Indeed, from a production standpoint, Life with Judy Garland is consistently dead-on. The cinematography by James Chressanthis slyly injects the Meet Me in St. Louis scenes with the same Technicolor brilliance of that film, while The Man That Got Away sequence from the later A Star Is Born has an accurate 1950s color pallet.

Via Vision’s Region 4 (NTSC) encoded DVD of Life with Judy Garland: Me and My Shadows is presented in its original 4:3 standard format, both episodes contained on a single disc. It appears the show was shot in 35mm with some post-production edited on tape, but for what it is the presentation looks good and accurate, though it would be nice to see a remastered Blu-ray someday.
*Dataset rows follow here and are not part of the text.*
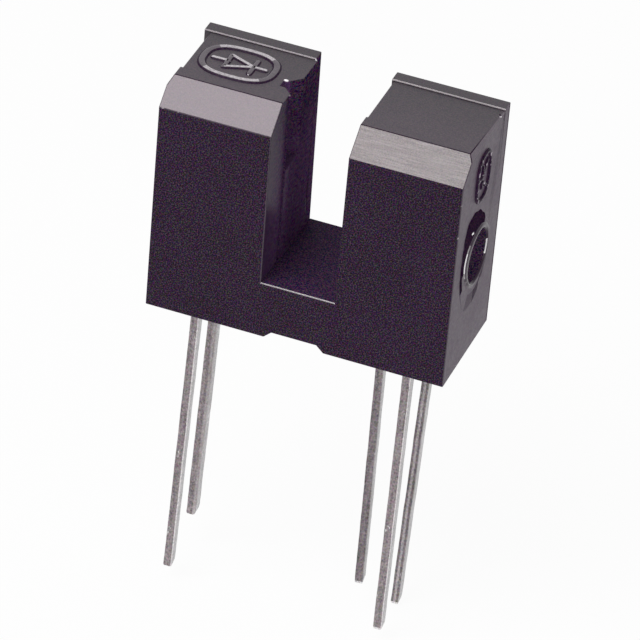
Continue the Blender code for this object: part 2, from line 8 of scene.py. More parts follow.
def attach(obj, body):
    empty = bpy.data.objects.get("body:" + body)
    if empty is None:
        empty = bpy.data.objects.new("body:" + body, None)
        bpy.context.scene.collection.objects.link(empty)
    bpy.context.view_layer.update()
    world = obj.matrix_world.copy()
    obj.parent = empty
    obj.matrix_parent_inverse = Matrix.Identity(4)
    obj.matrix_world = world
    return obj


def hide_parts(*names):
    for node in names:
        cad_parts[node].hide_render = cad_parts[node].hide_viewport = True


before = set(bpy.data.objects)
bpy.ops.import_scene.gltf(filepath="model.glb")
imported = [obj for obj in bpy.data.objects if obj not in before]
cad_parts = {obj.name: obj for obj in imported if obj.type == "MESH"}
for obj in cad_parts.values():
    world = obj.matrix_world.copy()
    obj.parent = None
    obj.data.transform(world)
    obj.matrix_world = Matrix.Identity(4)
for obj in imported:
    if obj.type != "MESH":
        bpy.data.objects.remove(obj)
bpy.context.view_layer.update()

# Shapes are made in millimetres in the row frame and scaled to metres when they are finished.
MM = 0.001

# Housing, the same sizes as the CAD
HALF_WIDTH = 6.1
FRONT_Y, BACK_Y = -2.5, 2.5
LIP_Y = 1.92
PARTING_Y = -0.87
ARM_TOP, LIP_TOP = 9.93, 10.0
SLOT_FLOOR = 2.43
FLOOR_HALF, TOP_HALF = 1.5, 1.55
LIP_FLOOR_HALF, LIP_TOP_HALF = 1.42, 1.53
PARTING_STEP = 0.07
CHAMFER_RUN, CHAMFER_DROP = 1.02, 0.93
RELIEF_HALF, RELIEF_RAMP, RELIEF_HEIGHT = 0.92, 0.30, 0.28
CAVITY_INNER, CAVITY_OUTER = 2.05, 5.5
CAVITY_Y = 2.02
CAVITY_TOP = 8.9
OPTICAL_Y = -0.17
# The light openings' heights. The emitter's is open at the top
APERTURE_BOTTOM, APERTURE_TOP, APERTURE_OPEN = 6.55, 8.55, 12.0
STAKE_Y, STAKE_Z = 0.10, 4.5
STAKE_PIT = 1.07
EDGE_ROUND = 0.035
# How far a cutter runs past the surface that it opens
FAR = 3.0
# The arms' directions along X: emitter, detector
EMITTER, DETECTOR = -1, 1


# Mesh helpers

def new_object(bm, name):
    """An object in the scene with the bmesh as its mesh."""
    mesh = bpy.data.meshes.new(name)
    bm.to_mesh(mesh)
    bm.free()
    made = bpy.data.objects.new(name, mesh)
    bpy.context.scene.collection.objects.link(made)
    return made


def temp_object(bm, name):
    """An object that only serves to build a piece."""
    bmesh.ops.recalc_face_normals(bm, faces=bm.faces)
    return new_object(bm, name)


def loft(rings, name):
    """A closed skin over rings of points with equal counts."""
    bm = bmesh.new()
    made = [[bm.verts.new(point) for point in ring] for ring in rings]
    count = len(made[0])
    for near, far in zip(made, made[1:]):
        for k in range(count):
            following = (k + 1) % count
            bm.faces.new([near[k], near[following], far[following], far[k]])
    bm.faces.new(made[0])
    bm.faces.new(made[-1])
    return temp_object(bm, name)


def baked(target, steps=()):
    """The target's mesh after the boolean steps, as a bmesh. All the objects used are removed."""
    for operation, tool in steps:
        change = target.modifiers.new(tool.name, "BOOLEAN")
        change.operation = operation
        change.solver = "EXACT"
        change.object = tool
    bpy.context.view_layer.update()
    graph = bpy.context.evaluated_depsgraph_get()
    bm = bmesh.new()
    bm.from_object(target, graph)
    for item in [target] + [tool for _, tool in steps]:
        mesh = item.data
        bpy.data.objects.remove(item)
        if mesh.users == 0:
            bpy.data.meshes.remove(mesh)
    bmesh.ops.remove_doubles(bm, verts=bm.verts, dist=1e-5)
    return bm


def piece(bm, name, materials, nodes=(), sharp=35.0, weighted=True):
    """Makes a bmesh in millimetres a piece of the root body that takes the place of the nodes."""
    bmesh.ops.scale(bm, vec=(MM, MM, MM), verts=bm.verts)
    bm.normal_update()
    made = new_object(bm, name)
    for item in materials:
        made.data.materials.append(item)
    made.data.shade_smooth()
    made.data.set_sharp_from_angle(angle=math.radians(sharp))
    if weighted:
        change = made.modifiers.new("weighted_normals", "WEIGHTED_NORMAL")
        change.keep_sharp = True
        change.weight = 100
    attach(made, "root")
    if nodes:
        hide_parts(*nodes)


# Procedural materials

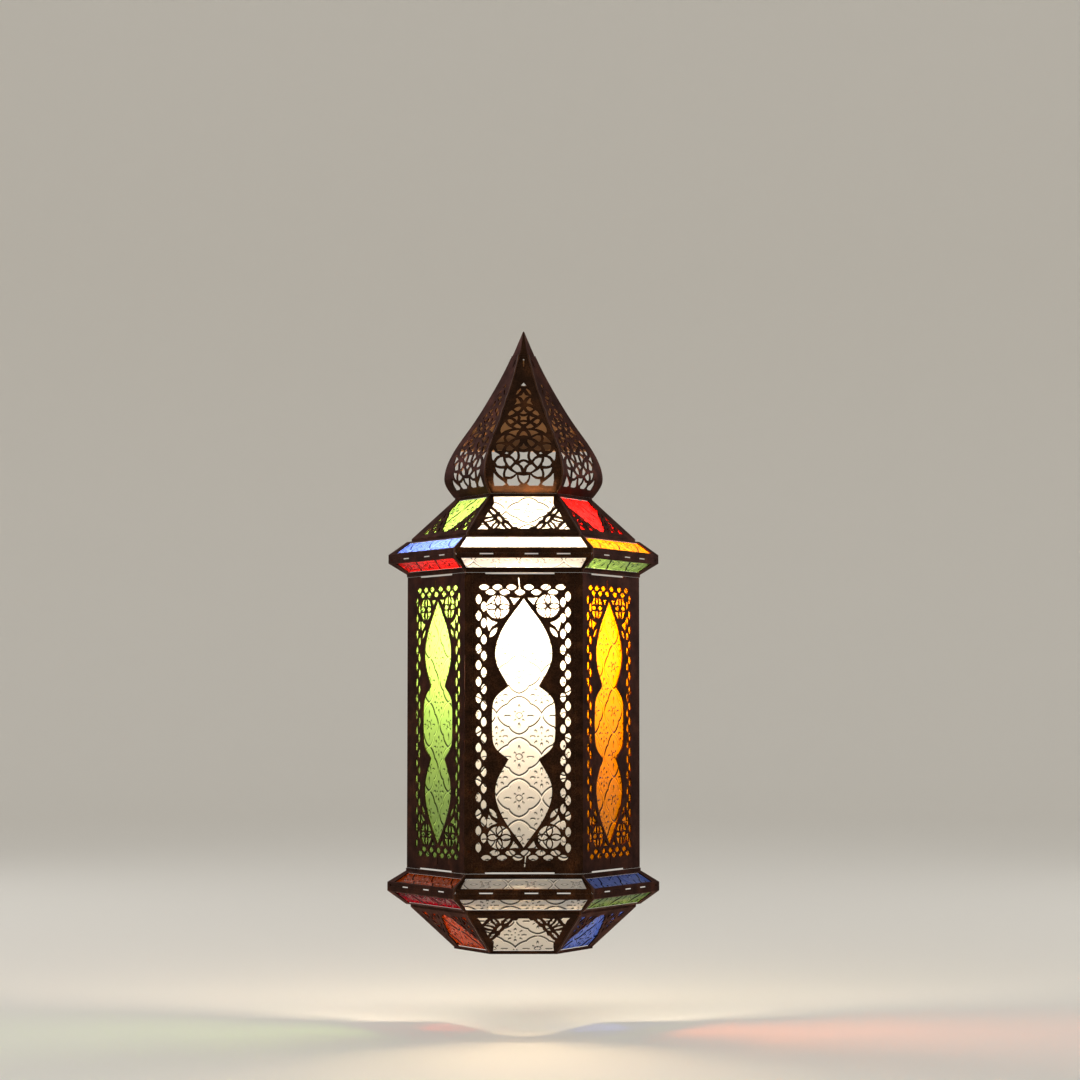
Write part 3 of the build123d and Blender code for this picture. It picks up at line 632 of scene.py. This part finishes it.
class LANTERN_OT_lamp(bpy.types.Operator):
    """Make the bulb and finish its holder"""
    bl_idname = "lantern.lamp"
    bl_label = "Lamp"

    def execute(self, context):
        settings = context.scene.lantern
        low, high = BULB_LOW.z, BULB_HIGH.z
        radius = (BULB_HIGH.x - BULB_LOW.x) / 2
        centre = high - radius
        neck = 6.6 * MM
        profile = [(0, low), (neck, low), (neck + 0.2 * MM, low + 3 * MM)]
        for i in range(0, 25):
            angle = radians(-42 + i * 132 / 24)
            profile.append((radius * cos(angle), centre + radius * sin(angle)))
        profile[-1] = (0, high)
        globe = lathe(profile)
        finish_piece("bulb_globe", globe, opal_bulb(settings.bulb_strength), body="bulb",
                     replaces=["bulb_glass"], smooth=50.0)
        cap_low, cap_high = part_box("bulb_cap")
        cap_radius = (cap_high.x - cap_low.x) / 2
        pitch = 2.8 * MM
        thread_depth = 0.84 * MM
        turns, steps = 6, 8
        profile = [(0, cap_low.z + 3.0 * MM), (cap_radius - 1.9 * MM, cap_low.z + 3.4 * MM),
                   (cap_radius - 0.9 * MM, cap_low.z + 4.6 * MM)]
        for i in range(turns * steps + 1):
            z = cap_low.z + 5.0 * MM + i * pitch / steps
            swell = thread_depth / 2 * (1 + cos(2 * pi * i / steps))
            profile.append((cap_radius - thread_depth + swell, z))
        profile += [(cap_radius - 0.5 * MM, cap_high.z - 1.6 * MM),
                    (cap_radius - 0.2 * MM, cap_high.z), (0, cap_high.z)]
        finish_piece("bulb_cap_shell", lathe(profile), nickel(), body="bulb",
                     replaces=["bulb_cap"], smooth=60.0)
        tip = [(0, cap_low.z), (1.6 * MM, cap_low.z + 0.2 * MM), (2.4 * MM, cap_low.z + 1.2 * MM),
               (2.6 * MM, cap_low.z + 1.9 * MM), (0, cap_low.z + 2.0 * MM)]
        finish_piece("bulb_contact", lathe(tip, 32), nickel(), body="bulb")
        bead = [(0, cap_low.z + 1.7 * MM), (2.7 * MM, cap_low.z + 1.7 * MM),
                (4.6 * MM, cap_low.z + 2.9 * MM), (cap_radius - 1.95 * MM, cap_low.z + 3.6 * MM),
                (0, cap_low.z + 3.7 * MM)]
        finish_piece("bulb_insulator", lathe(bead, 32), vitrite(), body="bulb")
        paint("bulb_filament", tungsten())
        black = phenolic()
        for name in ("lampholder", "lampholder_ring"):
            paint(name, black)
        paint("terminal_block", nylon())
        return {"FINISHED"}


class LANTERN_OT_fixings(bpy.types.Operator):
    """Finish the screws, the nut and the pane tabs"""
    bl_idname = "lantern.fixings"
    bl_label = "Fixings"

    def execute(self, context):
        plated = zinc()
        for name in ("screws", "pane_tabs", "lampholder_nut"):
            paint(name, plated)
        return {"FINISHED"}


class LANTERN_OT_stage(bpy.types.Operator):
    """Set the floor, the lights and the camera"""
    bl_idname = "lantern.stage"
    bl_label = "Stage"

    def execute(self, context):
        settings = context.scene.lantern
        scene = context.scene
        floor_z = CAD_LOW.z - settings.floor_drop
        flat, sweep, wall = 4.0, 1.5, 4.0
        profile = [(0, floor_z), (flat, floor_z)]
        for i in range(1, 9):
            angle = radians(90 * i / 8)
            profile.append((flat + sweep * sin(angle), floor_z + sweep * (1 - cos(angle))))
        profile.append((flat + sweep, floor_z + wall))
        shape = bmesh.new()
        ring = [shape.verts.new((r, 0, z)) for r, z in profile]
        edges = [shape.edges.new(pair) for pair in zip(ring, ring[1:])]
        bmesh.ops.spin(shape, geom=ring + edges, cent=(0, 0, 0), axis=(0, 0, 1), angle=2 * pi,
                       steps=96, use_merge=True)
        bmesh.ops.remove_doubles(shape, verts=shape.verts, dist=1e-6)
        mesh = bpy.data.meshes.new("studio_floor")
        shape.to_mesh(mesh)
        shape.free()
        mesh.shade_smooth()
        material, tree, output, _ = new_material("matt_painted_studio_floor")
        shader = add(tree, "ShaderNodeBsdfPrincipled", {
            "Base Color": (*settings.floor_colour, 1.0), "Roughness": 0.8})
        tree.links.new(shader.outputs["BSDF"], output.inputs["Surface"])
        mesh.materials.append(material)
        floor = bpy.data.objects.new("studio_floor", mesh)
        scene.collection.objects.link(floor)

        # Bright glass clips to clean colours under this view, instead of fading to white.
        scene.view_settings.view_transform = "Standard"
        world = bpy.data.worlds.new("studio")
        world.use_nodes = True
        world.node_tree.nodes["Background"].inputs["Color"].default_value = linear("#F2F0EC")
        world.node_tree.nodes["Background"].inputs["Strength"].default_value = 0.72
        scene.world = world

        middle = (CAD_LOW + CAD_HIGH) / 2
        for name, (offset, size, energy) in SOFTBOXES.items():
            light = bpy.data.lights.new(name, "AREA")
            light.shape = "SQUARE"
            light.size = size
            light.energy = energy
            lamp = bpy.data.objects.new(name, light)
            lamp.location = middle + Vector(offset)
            lamp.rotation_euler = (middle - lamp.location).to_track_quat("-Z", "Y").to_euler()
            scene.collection.objects.link(lamp)

        data = bpy.data.cameras.new("camera")
        data.lens = CAMERA_LENS
        data.sensor_width = 36.0
        camera = bpy.data.objects.new("camera", data)
        camera.location = CAMERA_AT
        camera.rotation_euler = (radians(CAMERA_TILT), 0, radians(CAMERA_TURN))
        scene.collection.objects.link(camera)
        scene.camera = camera
        return {"FINISHED"}


class LANTERN_PT_sidebar(bpy.types.Panel):
    bl_idname = "LANTERN_PT_sidebar"
    bl_label = "Moroccan lantern"
    bl_space_type = "VIEW_3D"
    bl_region_type = "UI"
    bl_category = "Lantern"

    def draw(self, context):
        settings = context.scene.lantern
        for name in LanternSettings.__annotations__:
            self.layout.prop(settings, name)
        for operator in OPERATORS:
            self.layout.operator(operator.bl_idname)


OPERATORS = (LANTERN_OT_metalwork, LANTERN_OT_seams, LANTERN_OT_panes, LANTERN_OT_lamp,
             LANTERN_OT_fixings, LANTERN_OT_stage)
CLASSES = (LanternSettings, *OPERATORS, LANTERN_PT_sidebar)


def register():
    for cls in CLASSES:
        bpy.utils.register_class(cls)
    bpy.types.Scene.lantern = PointerProperty(type=LanternSettings)


def unregister():
    del bpy.types.Scene.lantern
    for cls in reversed(CLASSES):
        bpy.utils.unregister_class(cls)


def main():
    register()
    bpy.ops.lantern.metalwork()
    bpy.ops.lantern.seams()
    bpy.ops.lantern.panes()
    bpy.ops.lantern.lamp()
    bpy.ops.lantern.fixings()
    bpy.ops.lantern.stage()


if __name__ == "__main__":
    main()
Audio is Dolby Digital 5.1 with an alternate French-language track in 2.0 stereo, supported by optional English subtitles.

Supplements consist of an audio commentary with Lorna Luft, director Robert Ackerman, and costume designer Dona Granta; a deleted scene (a song cut from an early ‘50s-set live performance); and a behind-the-scenes featurette from the time the show was made. That runs about 10 minutes and includes an interview with actress Davis.

Despite its nearly three-hour length, Life with Judy Garland is engrossing from beginning to end, and quite often the movie and concert recreations left me wanting to revisit those movies and albums. As Hollywood biopics go, this is one of the best.